Lange's other valuable skill is his ability to collaborate. He quickly became much in demand as a musician and an innovative producer.
For Lange collaboration is vital.
"Your collaborators aren't just musicians," he said. "They are people who are surrounding you all the time. So it's not just this isolated genius in a room. It's constantly collaborating."
In an era in which new attitudes to sampling have made musicians much more willing to share what they have created, Lange sees endless new possibilities.
"It's a new plateau," he said. "We can build from here now."
This weekend's concert, sponsored by the St. Paul Chamber Orchestra's Liquid Music series, unites more than a dozen collaborators who have played on Helado Negro recordings.
Liquid Music curator Kate Nordstrum, who commissioned the performance, said Lange often does his shows alone.

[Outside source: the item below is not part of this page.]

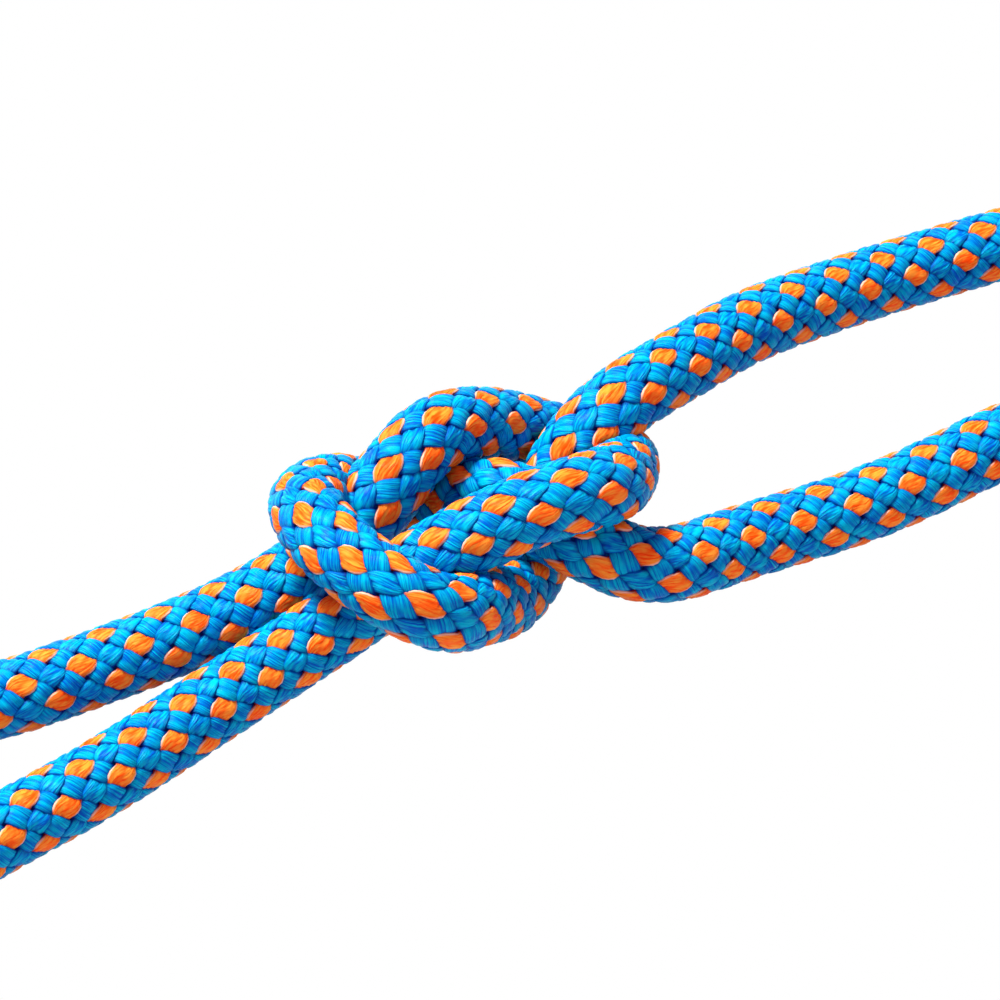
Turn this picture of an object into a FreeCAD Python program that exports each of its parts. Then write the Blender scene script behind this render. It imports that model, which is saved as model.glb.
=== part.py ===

But Nordstrum saw potential for a much larger production that includes 18 instrumentalists.
"I knew it was something that if he was given the opportunity, if he was asked to scale up and given a platform to do that, he would be able to take that on in a really exciting way," she said.
In addition to local musicians, a host of big names will join Lange onstage, among them singer Laetitia Sadier of Stereolab, percussionist Jason Trammell of David Byrne's band and keyboard player Mikael Jorgenson of Wilco.

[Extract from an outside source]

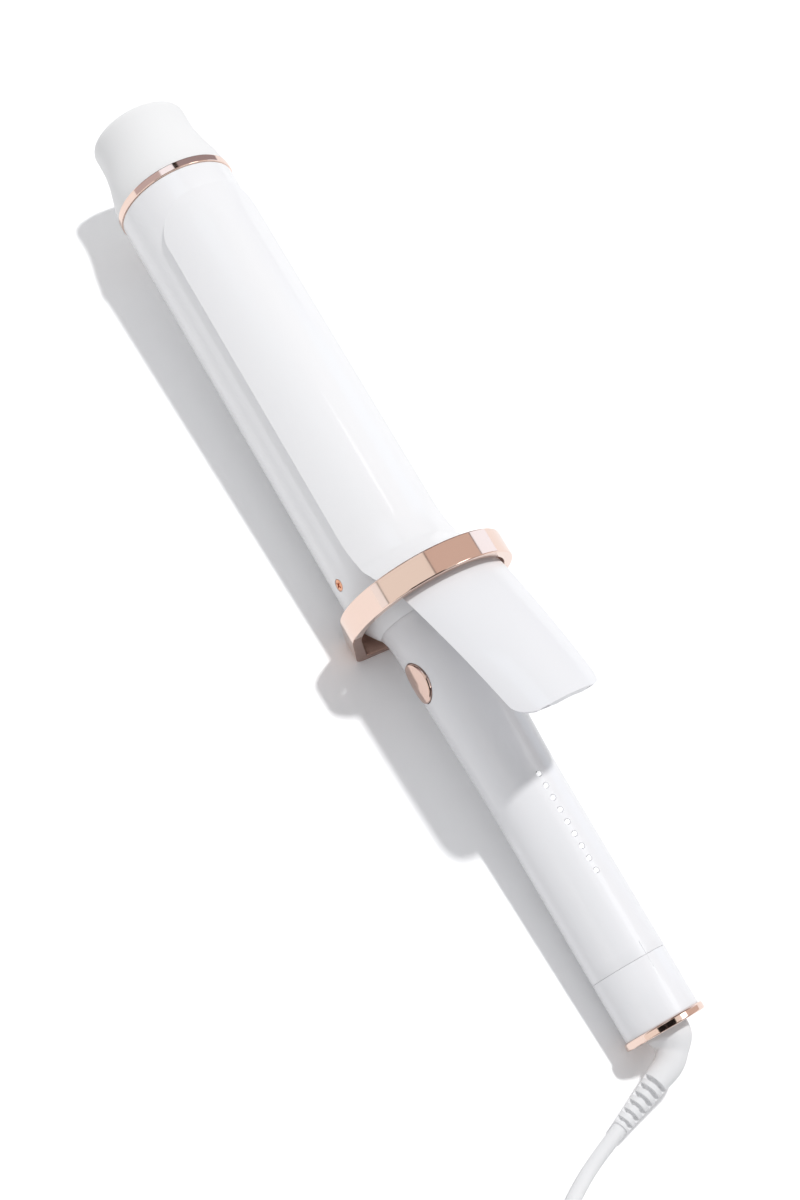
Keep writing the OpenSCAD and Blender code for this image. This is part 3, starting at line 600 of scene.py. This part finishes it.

Jorgenson fondly remembers spending days with Lange, as they connected as many synthesizers as they could find to see what they could create.
"He takes these simple ideas and then juxtaposes them against several other simple ideas that are all very complimentary and interesting once they are layered on top of each other," Jorgenson said.
Helado Negro is a fitting pick for SPCO's Liquid Music series, which aims to explore the best of new music, Jorgenson said.
Tools and software developed over the last decade, he said, allow musical exploration which stretches far beyond the pop and rock world.
"That really enable the computer and the digital world to connect with the analog synthesizer world and sort of learning how to use all that as somebody would a guitar or a piano," Jorgenson said.
Nordstrum, of Liquid Music, said she was frightened by the scope of the project when it launched. Now she can't wait.
"This is the largest-scale project that Liquid Music has been able to take on," she said. "So it shows what we can do."